Archive for 2015

Like They’re Afraid of a Crime Happening in a Primarily Black Neighborhood or Something

Black teen hipster #1: Why are there so many white people on the 2 train this late at night?
Black teen hipster #2: Please. All these white people are getting off at 96th Street.

Train stops at 96th. The white people leave the train.

Black Teen Hipster #2: Watch ’em all scamper away!

–2 train

How Many Hipsters Does It Take…?

Hipster speeding by on bike #1: If we get into any trouble, just let me do the talking.
Hipster speeding by on bike #2: I didn’t know you spoke polish.


Sounds Like It Worked

White guy: This Chinese woman at the restaurant kept staring at me, all angry looking, and staring at my chopsticks, like I was doing something wrong with them. Like, some etiquette thing or something. I know you’re not supposed to, like, stick the chopsticks into rice.
Asian chick: Oh, yeah, you never do that.
White guy: I know! But I looked down, no rice, no nothing, I was done with my food, they were just sitting on the plate. I think maybe she was trying to get me to think I was doing something wrong so that, you know, I’d get all self-conscious.

–6 train

The Best Things in Life Are Wednesday-One-Liners

Thug: Why da hell should we tip her? We didn’t get nuthin fo’ free!

–Bubba Gumps

Overheard by: Gregorio

Man, reading newspaper: It’s the best kind of abuse! Free abuse!

–D train, 47th St

Overheard by: can i have some free abuse?

Girl: People are eating corn like it’s free out here!

–Union Square Farmer’s Market

Overheard by: Thompson

AM New York hawker on rainy day: Free paper! C’mon, free paper! Put it over your head!

–Union Square

Overheard by: Ben

Newspaper guy: Get your free Daily News. Find out why Whitney’s back on crack. Free Daily News!

–59th St subway

Overheard by: MRP

Man: It was a gigantic free cupcake. I think that if I didn’t take it, then thirty years from now, I’d feel stupid.

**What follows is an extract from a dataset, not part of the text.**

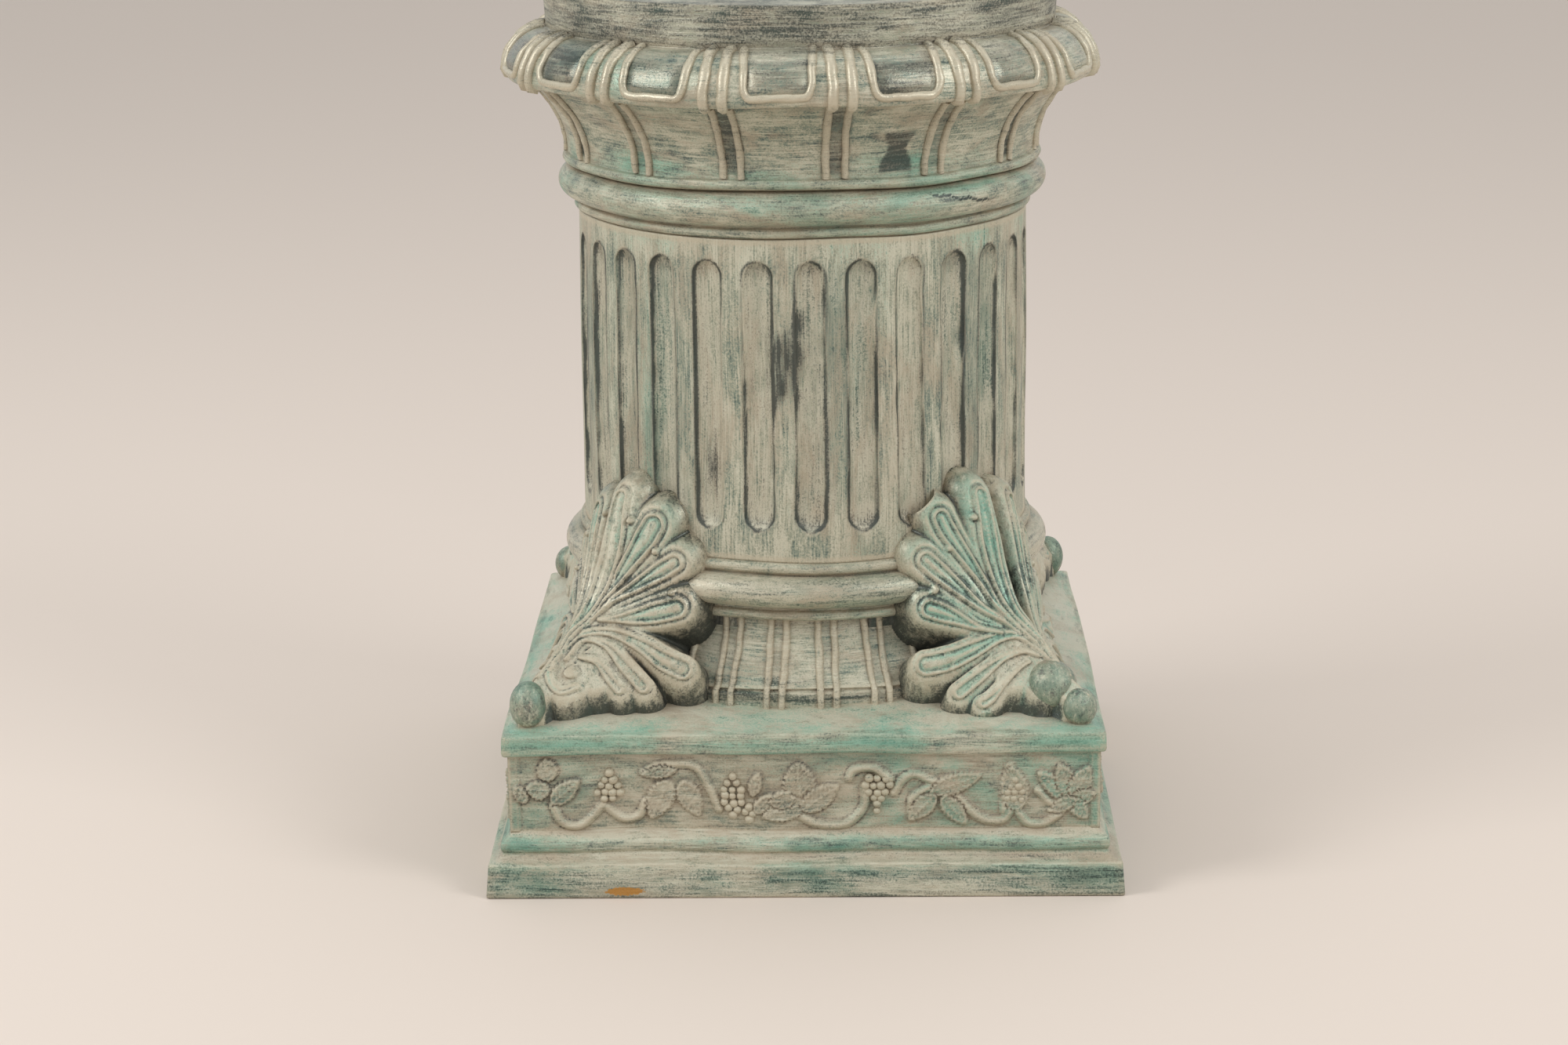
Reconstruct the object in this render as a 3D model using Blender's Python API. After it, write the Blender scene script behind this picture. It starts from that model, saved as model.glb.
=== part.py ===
# Cast bronze pedestal column: a square stepped plinth with a vine frieze, a round base with
# corner leaves, a fluted shaft, and a capital of paired ribs and framed panels. One casting.
# Units are metres, +Z is up, the origin is the middle of the underside and -Y is the front.

import math

import bmesh
import bpy
from mathutils import Matrix, Vector

# Square plinth, from the floor up. Half widths step in and out from the base block.
BASE_WIDTH = 0.430
BASE_DRAFT = 0.0013
BASE_HEIGHT = 0.0236
COVE_HEIGHT = 0.0054
BEAD_HEIGHT = 0.0095
BEAD_SWELL = 0.0014
BEAD_PROUD = 0.0065
SILL_HEIGHT = 0.0049
FRIEZE_INSET = 0.0175
FRIEZE_HEIGHT = 0.0534
SLAB_OVERHANG = 0.0052
SLAB_EDGE = 0.0149
SLAB_RISE = 0.0086
CROWN_SHARE = 0.68

# Round base that stands on the slab, with its paired ribs.
RIM_MARGIN = 0.0294
RIM_HEIGHT = 0.0111
SKIRT_HEIGHT = 0.0452
SKIRT_TUCK = 0.0077
SKIRT_FLARE = 1.7
SKIRT_PAIRS = 30
SKIRT_TURN = 5.6
SKIRT_RIB_WIDTH = 0.0052
SKIRT_RIB_SPACING = 0.0105
SKIRT_RIB_PROUD = 0.0024

# Mouldings under the shaft.
LOWER_FILLET_HEIGHT = 0.0102
LOWER_FILLET_PROUD = 0.0012
LOWER_TORUS_HEIGHT = 0.0219
LOWER_TORUS_PROUD = 0.0133
LOWER_BEAD_HEIGHT = 0.0076
LOWER_BEAD_PROUD = 0.0036

# Fluted shaft.
SHAFT_RADIUS = 0.1567
SHAFT_HEIGHT = 0.2221
FLUTES = 28
FLUTE_TURN = 2.3
FLUTE_WIDTH = 0.0200
FLUTE_DEPTH = 0.0042
FLUTE_BOTTOM_MARGIN = 0.0223
FLUTE_TOP_MARGIN = 0.0158
FLUTE_END = 0.35
FLUTE_TIP = 0.45

# Mouldings above the shaft.
UPPER_BEAD_HEIGHT = 0.0076
UPPER_BEAD_PROUD = 0.0030
UPPER_TORUS_HEIGHT = 0.0240
UPPER_TORUS_PROUD = 0.0136
UPPER_FILLET_HEIGHT = 0.0080
UPPER_FILLET_PROUD = 0.0101

# Capital: a bell with rib pairs, a cushion with framed panels, and the drum.
BELL_HEIGHT = 0.0514
BELL_FOOT_PROUD = 0.0066
BELL_HEAD_PROUD = 0.0330
BELL_FLARE = 2.2
CAPITAL_PAIRS = 15
CAPITAL_TURN = 8.4
CAPITAL_RIB_WIDTH = 0.0050
CAPITAL_RIB_SPACING = 0.0125
CAPITAL_RIB_PROUD = 0.0024
LIP_PROUD = 0.0458
CUSHION_SWELL = 0.0013
CUSHION_HEIGHT = 0.0348
CUSHION_SHOULDER = 0.1
PANEL_WIDTH = 0.0450
PANEL_FRAME = 0.0050
PANEL_FOOT = 0.92
PANEL_PROUD = 0.0022
DRUM_PROUD = 0.0199
DRUM_FLARE = 0.0010
DRUM_HEIGHT = 0.0285

# Corner leaves. Heights are measured from the slab's edge.
LEAF_HEIGHT = 0.1580
LEAF_SPREAD = 25.0
LEAF_TOE_INSET = 0.0160
LEAF_TOE_HEIGHT = 0.0240
LEAF_HOLD = 0.0110
LEAF_BED = 0.0100
LEAF_CORE = 0.80
LEAF_STEP = 0.0030
LOBE_PROUD = 0.0055
SCROLL_RADIUS = 0.0135
TOE_RADIUS = 0.0115

# Frieze relief.
FRIEZE_RELIEF = 0.0034
FRIEZE_BED = 0.0006
VINE_WIDTH = 0.0052

# Mesh fineness and how far a piece runs into the one that carries it.
ROUND_SIDES = 36
SCROLL_SIDES = 6
TORUS_STEPS = 4
BEAD_STEPS = 3
SKIRT_STEPS = 2
BELL_STEPS = 3
VINE_STEPS = 3
SUNK = 0.0040

PATINA = (0.33, 0.38, 0.32, 1.0)
PATINA_ROUGHNESS = 0.55
PATINA_METALLIC = 0.25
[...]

–Office, Broadway & 55th St

Overheard by: Paul

Guy: I need a deserted island. A free one!

–6th Ave & Waverly Place

Overheard by: Jim G 

Penn Really Is Mean to Teller in Public

Man #1: High Street? Oh man, we’re back in Brooklyn.…
Man #2: Ummm, we never left Brooklyn. The next stop is in Manhattan.
Man #2: Do you see that young man over there? Do you want his first life lesson to be me whuppin’ yo’ ass?

–Manhattan bound A train

Like Shooting Wednesday One-Liners in a Barrel

Dude: My navel smells like fish.

–138th & Convent Ave

Overheard by: The City Planner

Thug: Yo, any saltwater fish — mad high maintenance!

–N train

Overheard by: Jon A.

Chick on cell: I mean, I don’t understand why he couldn’t just be supportive and eat the trout!

–83rd & 2nd

Dude, if I had gills, that’d be great. I’d be banging tons of mermaids.

–34th & Park

Man to female walking companion: We have so much in common! Do you also think that scallions are seafood?